Sure. And I've explained my reasoning. I've shown how agency works for players in other games, and then applied that same reasoning for RPGs. When viewed that way, it's pretty easy to see.

It's only when we either reject the idea that RPGs are games, or that they cannot be looked at as games for this purpose, that this becomes unclear... but I can't agree with any idea that requires us to not look at RPGs as games.
 

Then let's put it this way. A player makes 5 decisions during a session that has the potential to have significant impact on the state of play, 5 instances where they expressed agency.
What do you mean by "significant impact"? Do you mean bringing about a change that they hoped to bring about? Or bringing about a change that has significant ramifications for a goal that the PC hopes to attain? Or prompting the GM to say something that is a big change to the setting?

Or perhaps something else?
 

They did not hesitate because the player running the character thought they would, they hesitated because the dice told them to. That, to me, reduces my agency as a player because the game told me what my character felt.
It didn't tell you what your character felt. It told you what your character was capable of.

In D&D, my character might feel like he can run through an orc. But he rolled a 5 on his attack roll. Whether that roll was a failure in physical execution, a failure in will or bravery, or simply luck and happenstance is entirely in your court as a player to decide.
 

Here's a post from upthread,
Thank You now I can answer your questions.

For instance, the player declares "I look around, hoping to see a vessel to catch the spurting blood in."

Or the players collectively declare "We skedaddle, so the pirates don't find and catch us."
In Burning Wheel, whether an Intent+Task is an example of character agency or meta-agency depends on whether the declared intent respects world logic.

Burning Wheel prioritizes success above all. The rules are clear: a successful roll means the intent happens. The GM cannot override it. That works fine when the intent makes sense in the fiction. But if the world as established makes that intent impossible, then honoring it shifts the resolution into meta-agency. The system enforces success because the player followed the process, not because the world supported it.

Let It Ride adds to this. Once a roll succeeds, that outcome stands. Even if something happens later that logically calls for a new check, the GM is told not to call for another roll unless the situation changes drastically. That can lead to results that no longer match the fiction, but the system insists the success holds. Again, the player acts based on what they know as a player, not just what the character perceives.

In Living World play, when we use theater of the mind, things are sometimes loose; as a result, the differences between the Living World approach and the Burning Wheel approach are minimal. But when we have concrete maps, minis, or known geography, the fiction is fixed. The world is what matters. If the alley is a dead end, you can't escape through it, no matter how well you roll. With Living World sandboxes, the world is sacrosanct, not the roll.

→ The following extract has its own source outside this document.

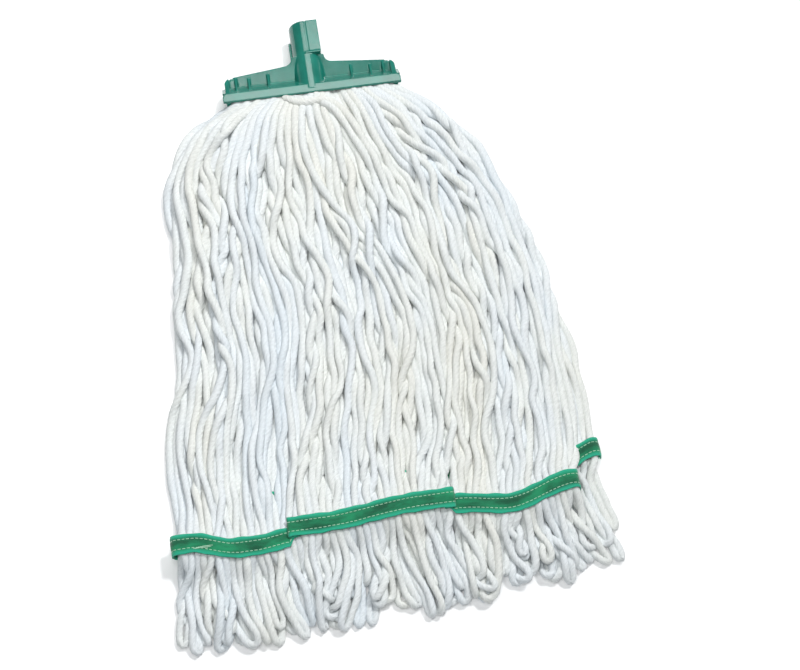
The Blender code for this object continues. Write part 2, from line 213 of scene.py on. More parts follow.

So, whether we are talking theater of the mind or concrete visuals, you give examples of Character Agency when using Living World. However, the Intent + Task system of Burning Wheel depends on whether the intent is consistent with the fiction.
 

In D&D, my character might feel like he can run through an orc. But he rolled a 5 on his attack roll. Whether that roll was a failure in physical execution, a failure in will or bravery, or simply luck and happenstance is entirely in your court as a player to decide.
In typical D&D play, isn't it in the GM's court to narrate?